Desmond Llewelyn, best known as “Q,” the faithful and canny supplier of trick cars, reverse-firing guns, exploding toothpaste and other spy-baiting toys through 17 of the 19 James Bond films, died Sunday of injuries suffered in a car crash. He was 85.
Llewelyn was returning home from autographing books about his life in the town of Firle in East Sussex south of London when his car slammed head-on into another auto. Sussex police said the actor died of massive multiple internal injuries after he was airlifted to a hospital.
Three people in the other car were said to be in stable condition, and no cause was given for the accident. Llewelyn was driving alone.
Even as the actor portraying the suave British secret agent changed from Sean Connery to George Lazenby to Roger Moore to Timothy Dalton to the current Pierce Brosnan, Llewelyn endured. His most recent Bond caper, “The World is Not Enough,” is now in theaters.
Aging wisely in the current film, Llewelyn is shown trying to train an apprentice--the comic John Cleese--for the day he ultimately might retire.
But in real life, the actor had no intention to ease out of the franchise that brought him his greatest fame, cinematic status and, at long last, modest wealth.
“I will play Q as long as God lets me. I have no inclination to stop,” he told a newspaper shortly before the opening of the current film, which introduces Cleese, designated “R,” moving into the gadget department.

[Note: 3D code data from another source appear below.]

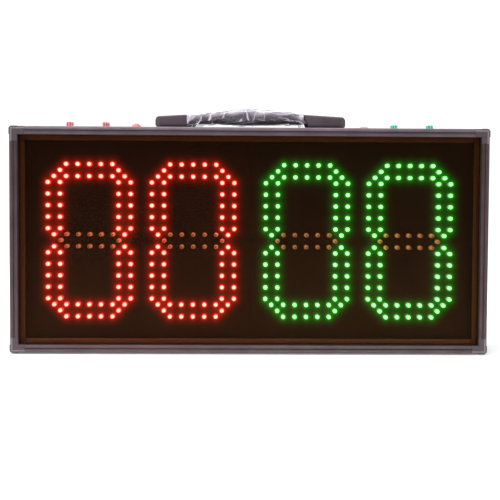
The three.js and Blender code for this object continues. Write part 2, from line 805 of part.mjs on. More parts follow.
// Ring of the grip at one place along it, grown by an allowance: a rounded oblong that is tall and
// wide in the middle and slimmer towards its ends
function gripRing(x, grow) {
  const away = (x / gripHalfLength) ** 2;
  const topRise = gripTop + (gripEndTop - gripTop) * away + grow;
  const under = gripUnderside + (gripEndUnderside - gripUnderside) * away - grow;
  const halfWidth = gripHalfWidth + (gripEndHalfWidth - gripHalfWidth) * away + grow;
  const sides = 12;
  const squareness = 0.7;
  return Array.from({ length: sides }, (_, index) => {
    const turn = ((index + 0.5) / sides) * 2 * Math.PI;
    const across = Math.sign(Math.cos(turn)) * Math.abs(Math.cos(turn)) ** squareness;
    const up = Math.sign(Math.sin(turn)) * Math.abs(Math.sin(turn)) ** squareness;
    return [x, across * halfWidth, (topRise + under) / 2 + (up * (topRise - under)) / 2];
  });
}

function gripSkin(halfLength, grow) {
  const shares = [-1, -0.8, -0.55, -0.25, 0, 0.25, 0.55, 0.8, 1];
  return lofted(shares.map((share) => gripRing(share * halfLength, grow)));
}

function gripSolid() {
  const pocketMiddle = pinRise + tipRise;
  const heights = [pocketMiddle - pocketHalfHeight, pocketMiddle + pocketHalfHeight];
  const depths = bothSides(tipWidth / 2 + fit);
  const inner = gripHalfLength - pocketDepth;
  const outer = gripHalfLength + overrun;
  return cut(
    gripSkin(gripHalfLength, 0),
    block([inner, outer], depths, heights),
    block([-outer, -inner], depths, heights),
  );
}

function buildHandle() {
  const [cap, base] = [capSolid(), capBase()];
  add(top, 'handle_cap_left', cap, 'blackPlastic', { turnZ: Math.PI });
  add(top, 'handle_cap_right', cap, 'blackPlastic');
  add(top, 'handle_base_left', base, 'rubber', { turnZ: Math.PI });
  add(top, 'handle_base_right', base, 'rubber');

  const seat = capUnder + capScrewSeat + fit;
  const screw = turned([
    [0, seat - capScrewLength],
    [capScrewRadius, seat - capScrewLength],
    [capScrewRadius, seat],
    [capScrewHeadRadius, seat],
    [capScrewHeadRadius, seat + capScrewHeadHeight * 0.6],
    [capScrewHeadRadius * 0.6, seat + capScrewHeadHeight],
    [0, seat + capScrewHeadHeight],
  ], 10);
  add(top, 'handle_screw_left', screw, 'steel', { x: -capScrewX });
  add(top, 'handle_screw_right', screw, 'steel', { x: capScrewX });
  const bore = (capScrewRadius + fit) / Math.cos(Math.PI / 6);
  const nut = tube(capNutRadius, bore, -channelUnder, -channelTop, 6);
  add(top, 'handle_nut_left', nut, 'steel', { x: -capScrewX });
  add(top, 'handle_nut_right', nut, 'steel', { x: capScrewX });

  const pinHalf = handleWidth / 2 - capSide + pinSeat - fit;
  const pin = toRear(rod(pinRadius, -pinHalf, pinHalf));
  add(top, 'strap_pin_left', pin, 'steel', { x: -pinX, z: pinRise });
  add(top, 'strap_pin_right', pin, 'steel', { x: pinX, z: pinRise });
  const end = strapEnd();
  add(top, 'strap_end_left', end, 'grip', { x: -pinX, z: pinRise, turnZ: Math.PI });
  add(top, 'strap_end_right', end, 'grip', { x: pinX, z: pinRise });

  add(top, 'strap_grip', gripSolid(), 'grip');
  const filmHalf = gripHalfLength - filmInset;
  const outerSkin = gripSkin(filmHalf, filmGap + filmThickness);
  const innerSkin = gripSkin(filmHalf + overrun, filmGap);
  add(top, 'grip_film', cut(outerSkin, innerSkin), 'film');
}

// Battery, controller and charging socket

// Wrapped pack of cells in two layers that touch, with a shallow notch where two cells meet
function packSolid() {
  const halfLength = (cellsInLine * cellLength) / 2;
  const profile = [[0, -halfLength], [cellRadius, -halfLength]];
  for (let joint = 1; joint < cellsInLine; joint += 1) {
    const place = joint * cellLength - halfLength;
    profile.push([cellRadius, place - cellNotch]);
    profile.push([cellRadius - cellNotch, place]);
    profile.push([cellRadius, place + cellNotch]);
  }
  profile.push([cellRadius, halfLength], [0, halfLength]);
  const lower = toRight(turned(profile, 10));
  const upper = lower.clone().translate(0, 0, 2 * cellRadius - cellOverlap);
  return join(lower, upper);
}

const cradleUnder = ribReach + fit;
const cradleFloorTop = cradleUnder + cradleFloor;
const packRise = cradleFloorTop + fit + cellRadius;
const packHalf = (cellsInLine * cellLength) / 2;

function buildBattery() {
  add(board, 'battery_pack', packSolid(), 'cells', { x: batteryX, z: packRise });
  const [inner, innerHalf] = [packHalf + fit, cellRadius + fit];
  const [outer, outerHalf] = [inner + cradleWall, innerHalf + cradleWall];
  const cradleTop = cradleFloorTop + cradleWallHeight;
  const hollow = block([-inner, inner], [-innerHalf, innerHalf], [cradleFloorTop, cradleTop + overrun]);
  const tray = join(
    cut(block([-outer, outer], [-outerHalf, outerHalf], [cradleUnder, cradleTop]), hollow),
    channelFoot([-inner / 2, inner / 2], cradleUnder + cradleFloor / 2),
  );
  add(board, 'battery_cradle', tray, 'blackPlastic', { x: batteryX });

  const clipInner = outerHalf + fit;
  const clipOuter = clipInner + clipThickness;
  const packTop = packRise + 3 * cellRadius - cellOverlap + fit;
  const half = clipWidth / 2;
  const clip = cut(
    block([-half, half], [-clipOuter, clipOuter], [cradleFloorTop, packTop + clipThickness]),
    block([-half - overrun, half + overrun], [-clipInner, clipInner], [0, packTop]),
  );
  add(board, 'battery_clip', clip, 'steel', { x: batteryX });
}

const controllerFace = controllerThickness / 2;
const controllerFoot = cradleFloorTop + fit;

function buildController() {
  const halfWidth = controllerWidth / 2;
  const thickness = [-controllerFace, controllerFace];
  const rise = controllerHeight;
  const sheet = block([-halfWidth, halfWidth], thickness, [0, rise]);
  const chipDepth = [0, controllerFace + chipThickness];
  const plugDepth = [0, controllerFace + plugThickness];
  const chips = [-2, -0.5, 1].map((share) => {
    const x = share * 1.5 * chipWidth;
    return block([x, x + chipWidth], chipDepth, [rise / 3, rise / 3 + chipHeight]);
  });
  const plugs = plugShares.map((share) => {
    const x = share * plugWidth;
    return block([x, x + plugWidth], plugDepth, [rise - plugHeight, rise]);
  });
  const main = block([-chipWidth, chipWidth], chipDepth, [rise / 2, rise / 2 + 2 * chipHeight]);
  const place = { x: controllerX, z: controllerFoot };
  add(board, 'controller_board', join(sheet, main, ...chips, ...plugs), 'circuit', place);

  const inner = halfWidth + fit;
  const [outer, outerHalf] = [inner + cradleWall, slotGrip + cradleWall];
  const slotTop = controllerFoot + slotGrip * 2;
  const slot = controllerFace + fit;
  const floor = block([-outer, outer], [-outerHalf, outerHalf], [cradleUnder, cradleFloorTop]);
  const ends = bothSides(outer - slotGrip / 2).map((x) => {
    return block([x - slotGrip / 2, x + slotGrip / 2], [-outerHalf, outerHalf], [cradleUnder, slotTop]);
  });
  const tray = join(floor, ...ends, channelFoot([-inner / 2, inner / 2], cradleUnder + cradleFloor / 2));
  const groove = block([-inner, inner], [-slot, slot], [cradleFloorTop, slotTop + overrun]);
  add(board, 'controller_cradle', cut(tray, groove), 'blackPlastic', { x: controllerX });
}

function buildSocket() {
  const bodyEnd = channelUnder + socketBodyLength;
  const halfBody = socketBodyWidth / 2;
  const flangeHalf = socketFlangeLength / 2;
  const flangeDepth = channelHalf - fit;
  const body = join(
    block([-bodyEnd, -channelTop], [-halfBody, halfBody], [-halfBody, halfBody]),
    block([-channelUnder, -channelTop], [-flangeDepth, flangeDepth], [-flangeHalf, flangeHalf]),
    toRight(rod(socketNoseRadius, -channelTop - overrun, -fit, 12)),
  );
  const ring = toRight(tube(socketBoreRadius, socketPinRadius, -socketBoreDepth, overrun, 10));
  add(board, 'charging_socket', cut(body, ring), 'blackPlastic', { x: halfBoard, z: socketRise });
}

// Round lead through points that lie almost in one upright plane, with rounded bends
function lead(points) {
  const corners = points.map((point) => new THREE.Vector3(...point));
  const stations = [];
  const station = (place, direction) => stations.push([place, direction.clone().normalize()]);
  corners.forEach((corner, index) => {
    const before = index > 0 ? corner.clone().sub(corners[index - 1]) : null;
    const after = index + 1 < corners.length ? corners[index + 1].clone().sub(corner) : null;
    if (!before || !after) {
      station(corner, before ?? after);
      return;
    }
    const arrive = corner.clone().sub(before.setLength(leadBend));
    const depart = corner.clone().add(after.setLength(leadBend));
    const bend = new THREE.QuadraticBezierCurve3(arrive, corner, depart);
    for (const share of [0, 0.25, 0.5, 0.75, 1]) station(bend.getPoint(share), bend.getTangent(share));
  });
  const sides = 6;
  const across = new THREE.Vector3(0, 1, 0);
  return lofted(stations.map(([place, direction]) => {
    const up = direction.clone().cross(across).normalize();
    return Array.from({ length: sides }, (_, index) => {
      const turn = (index / sides) * 2 * Math.PI;
      const offset = across.clone().multiplyScalar(leadRadius * Math.cos(turn));
      return place.clone().add(offset).addScaledVector(up, leadRadius * Math.sin(turn)).toArray();
    });
  }));
}

function buildLeads() {
  const plugY = controllerFace + plugThickness / 2;
  const [batteryPlug, leftPlug, rightPlug, socketPlug] = plugShares
    .map((share) => controllerX + (share + 0.5) * plugWidth);
  const overPlugs = controllerFoot + controllerHeight + fit;
  const packEnd = batteryX + packHalf + 2 * fit + cradleWall;
  const packTerminal = packRise + 2 * cellRadius - cellOverlap;
  const batteryUp = packEnd + 2 * leadBend;
  add(board, 'battery_lead', lead([
    [packEnd, 0, packTerminal],
    [batteryUp, 0, packTerminal],
    [batteryUp, 0, lowCrossing],
    [batteryPlug, plugY, lowCrossing],
    [batteryPlug, plugY, overPlugs],
  ]), 'lead');
  const stripUnder = boardHeight - channelUnder - fit;
  const crossing = boardHeight - highCrossing;
  const leftStrip = (domeButtonX + digitButtonInner) / 2;
  add(board, 'switch_lead_left', lead([
    [-leftStrip, 0, stripUnder],
    [-leftStrip, 0, crossing],
    [leftPlug, plugY, crossing],
    [leftPlug, plugY, overPlugs],
  ]), 'lead');
  add(board, 'switch_lead_right', lead([
    [rightPlug, plugY, stripUnder],
    [rightPlug, plugY, overPlugs],
  ]), 'lead');
  const socketEnd = halfBoard - channelUnder - socketBodyLength - fit;
  const socketUp = (socketEnd + controllerX + controllerWidth / 2) / 2;
  add(board, 'socket_lead', lead([
    [socketEnd, 0, socketRise],
    [socketUp, 0, socketRise],
    [socketUp, plugY, lowCrossing],
    [socketPlug, plugY, lowCrossing],
    [socketPlug, plugY, overPlugs],
  ]), 'lead');
}

buildRails();
buildCorners();
buildFeet();
buildWindows();
buildDisplays();
buildSpine();
buildButtons();
buildSwitches();
buildHandle();
buildBattery();
buildController();
buildSocket();
buildLeads();

export default model;
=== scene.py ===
"""Electronic substitution board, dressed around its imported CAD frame. The scene is in metres, with
the front towards -Y. Sizes are in millimetres where no other unit is named."""
import math

import bpy
import numpy as np
from mathutils import Matrix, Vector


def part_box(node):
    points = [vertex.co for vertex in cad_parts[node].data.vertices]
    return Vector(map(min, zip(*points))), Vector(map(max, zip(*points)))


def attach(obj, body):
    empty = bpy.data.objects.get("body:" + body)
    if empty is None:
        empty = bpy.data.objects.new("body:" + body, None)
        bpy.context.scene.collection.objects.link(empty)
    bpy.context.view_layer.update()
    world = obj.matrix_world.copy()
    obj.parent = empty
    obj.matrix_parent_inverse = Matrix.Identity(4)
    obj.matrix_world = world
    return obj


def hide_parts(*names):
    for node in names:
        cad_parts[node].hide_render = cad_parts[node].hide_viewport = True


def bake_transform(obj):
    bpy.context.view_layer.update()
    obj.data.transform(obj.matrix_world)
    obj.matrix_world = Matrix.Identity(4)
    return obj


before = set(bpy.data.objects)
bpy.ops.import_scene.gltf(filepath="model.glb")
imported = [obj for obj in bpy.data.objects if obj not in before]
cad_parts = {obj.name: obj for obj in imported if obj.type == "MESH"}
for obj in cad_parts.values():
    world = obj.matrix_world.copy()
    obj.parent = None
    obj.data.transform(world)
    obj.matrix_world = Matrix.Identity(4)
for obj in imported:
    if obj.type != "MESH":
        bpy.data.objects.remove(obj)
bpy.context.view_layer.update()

MM = 0.001
TURN = 2 * math.pi

# Camera. In pixels: the picture's size, the focal length, and how far down the picture its axis
# lies. Then where it stands, and how it is turned, in radians.
PICTURE_SIZE = 500
FOCAL_LENGTH = 546.4
AXIS_DOWN = 207.7
CAMERA_PLACE = (-7.8, -741.4, 210.8)
CAMERA_YAW, CAMERA_PITCH, CAMERA_ROLL = -0.01066, -0.02522, 0.00571

# Frame, and how far inward the finishes of its lip and of its ledge are drawn
HALF_WIDTH = 313
HALF_HEIGHT = 148
MIDDLE_RISE = 149.5
TOP_FACE = MIDDLE_RISE + HALF_HEIGHT
LIP_RANGE, LEDGE_RANGE = 12, 24

# Lamp boards: how far forward the face stands, thickness, margin in the frame, half the seam
BOARD_FACE, BOARD_THICKNESS, BOARD_MARGIN, HALF_SEAM = 12, 1.6, 2.3, 0.5

# Lamps: the pitch along a stroke and half the pitch across it, how far the digits stand below the
# frame's middle and to each side, and the lens, with its profile as (radius, height)
PITCH, STEP = 15.24, 8
DIGIT_DROP = 1.4
DIGIT_PLACES = (0.2409 * HALF_WIDTH, 0.6784 * HALF_WIDTH)
LENS_PROFILE = ((2.9, 0), (2.9, 0.9), (2.5, 1.0), (2.5, 6.1), (2.36, 7.0), (1.93, 7.8), (1.15, 8.4))
LENS_TIP = 8.6
LENS_SIDES = 10

# Buttons
FLUTED_RADIUS, FLUTES, FLUTE_DEPTH = 5.0, 8, 0.85
DOMED_RADIUS, DOMED_CROWN, DOMED_DEPTH = 6.5, 5.3, 8.5
STEM_RADIUS = 2.0

# Handle. The grip's sections are half width, underside and top, over the rail.
GRIP_HALF = 52.0
GRIP_MIDDLE, GRIP_END = (14.0, 6.3, 26.0), (13.0, 8.5, 22.0)
POCKET_END = 41.0
PIN_ACROSS, PIN_RISE = 80.0, 10.0
CAP_MOUTH = 69.0

# Film: its flat breadth, how far it reaches to each side, and how far it stands off
FILM_GIRTH = 84.0
FILM_LEFT_REACH, FILM_RIGHT_REACH = 84.0, 70.0
FILM_GAP, CREASE_HEIGHT, SWELL_HEIGHT = 0.8, 1.3, 0.35


# Shader values


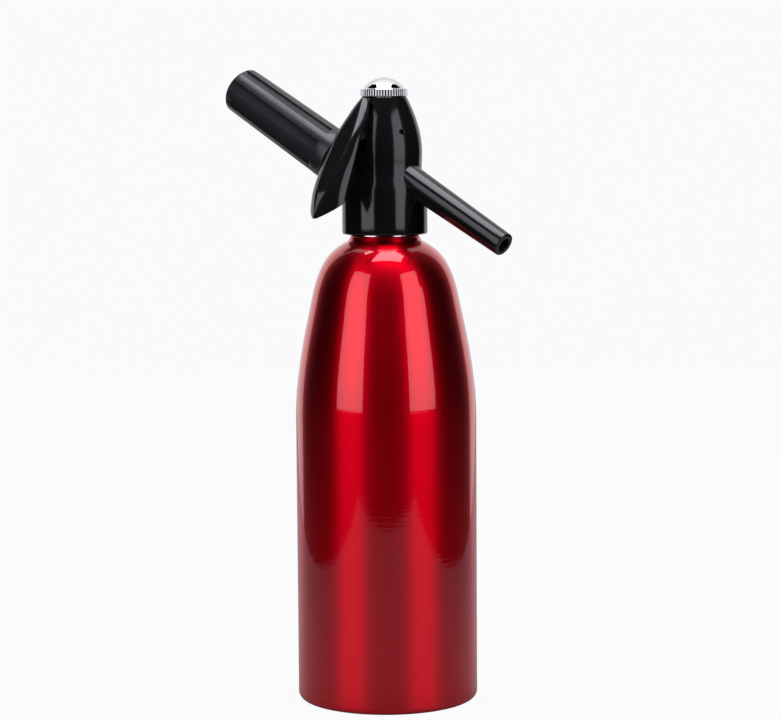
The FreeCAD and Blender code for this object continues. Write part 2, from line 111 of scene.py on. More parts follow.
# %% The bottle's finish
def anodised_aluminium():
    material, tree, out = new_material("red_anodised_aluminium_clear_lacquer")
    coords = add(tree, "ShaderNodeTexCoord")
    flow = add(tree, "ShaderNodeMapping", Vector=coords.outputs["Object"], Scale=(45.0, 45.0, 900.0))
    ripple = add(tree, "ShaderNodeTexNoise", Vector=flow.outputs[0], Scale=1.0, Detail=2.0, Roughness=0.4)
    waves = add(tree, "ShaderNodeBump", Height=ripple.outputs[0], Strength=0.11, Distance=0.00012)
    mottle = add(tree, "ShaderNodeTexNoise", Vector=coords.outputs["Object"], Scale=26.0, Detail=3.0)
    shade = add(tree, "ShaderNodeValToRGB", Fac=mottle.outputs[0])
    shade.color_ramp.elements[0].color = swatch("E6021C")
    shade.color_ramp.elements[1].color = swatch("F20422")
    turned = add(tree, "ShaderNodeTangent", {"direction_type": "RADIAL", "axis": "Z"})
    skin = add(tree, "ShaderNodeBsdfPrincipled", Base_Color=shade.outputs[0], Metallic=1.0, Roughness=0.40,
               Anisotropic=0.78, Anisotropic_Rotation=0.25, Tangent=turned.outputs[0], Coat_Weight=1.0,
               Coat_Roughness=0.025, Coat_IOR=1.5, Coat_Normal=waves.outputs[0])
    tree.links.new(skin.outputs[0], out.inputs[0])
    return material


red_aluminium = anodised_aluminium()
print("made", red_aluminium.name)

# %% [markdown]
# ## Three black plastics
#
# All are moulded ABS, with the index of refraction of 1.5 that makes plastic reflect 4 per cent from straight
# in front. The tool for the head and the lever was polished, so they mirror the studio. The nozzle's
# tool was less so, and the holder comes from a finely blasted one. Moulded faces are never quite flat:
# a shallow wave about 9 mm long, from shrinkage, keeps the reflections from looking ruled.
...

Less than a month ago, Llewelyn told CBS News that he hoped to be on board for the 20th Bond installment scheduled for release in 2002.
Meanwhile, in existing footage, Llewelyn continues to devise new miracle gadgets for Bond, ever hopeful that his prize material may survive the mayhem-prone agent’s deployment. In the 1997 “Tomorrow Never Dies,” Llewelyn’s first line to Brosnan as Bond was a cautionary “Now pay attention, 007.” His last of the film, after Bond’s usual field day of explosive action, was: “Oh grow up, 007.”
On board from the second Bond film, “From Russia With Love” in 1963, Llewelyn resisted the director’s instruction that he use a Welsh accent, although he was born in South Wales, the son of a Welsh coal mining engineer.
“My interpretation of the character was that of a toffee-nosed English,” Llewelyn said. “At the risk of losing the part and with silent apologies to my native land, I launched into Q’s lines using the worst Welsh accent, followed by the same in English.”
The actor’s version, now a part of motion picture history, won out.
Llewelyn missed only the first Bond film, “Dr. No” in 1962, and the 1973 “Live and Let Die,” Moore’s first outing as 007.
The Q character, formally named Maj. Boothroyd, was nicknamed “Q” for Quartermaster, a position in the British army that specializes in sciences for the military. No such character existed in the Ian Fleming novels creating James Bond, although the written Bond did receive equipment from Q Branch.
Ironically, Llewelyn said that absent the Bond cinematic magic, he was “allergic to gadgets” and couldn’t even manipulate a hotel key card correctly. His comfortable home in Bexhill, England, has no computer or cell phone.
Asked repeatedly to name his favorite Bond gadget and his favorite Bond, Llewelyn hedged. Didn’t have favorites, he would say, but then concede he particularly liked a grenade fountain pen from the 1995 “Golden Eye.” As for the actors, he clearly liked and admired Connery and Moore, noting that Moore simply gave Bond a lighter style. He always dismissed Lazenby with “He wasn’t an actor,” and called Dalton “tough, the nearest to Fleming’s Bond.” But he rated Brosnan “terrific,” credited him with reinventing Connery’s 007 and bluntly predicted that Brosnan “will be the definitive Bond.”
As a youth in Wales, Llewelyn envisioned careers as a clergyman or accountant. But at 17, he spent a religious retreat perusing Film Weekly magazine instead of praying. So he focused on acting, beginning as a stagehand in high school, and studied with the Royal Academy for the Dramatic Artists.
Llewelyn spent his entire career as a character actor in supporting roles and achieved fame only in his 50s as Q. His first film was the 1939 “Ask a Policeman.”
When World War II intervened, Llewelyn joined the Royal Welsh Fusiliers of the British army. He was captured in France and was a German prisoner of war for five years.
After the war, he toured in small repertory theater troupes before resuming his film career in 1950. In addition to a dozen or so non-Bond films, Llewelyn appeared on several television series, including 1979 episodes of PBS’ “Masterpiece Theater.”
The actor is survived by his wife of 61 years, Pamela, who suffers from Alzheimer’s disease; two sons, Ivor and Justin, and two grandchildren.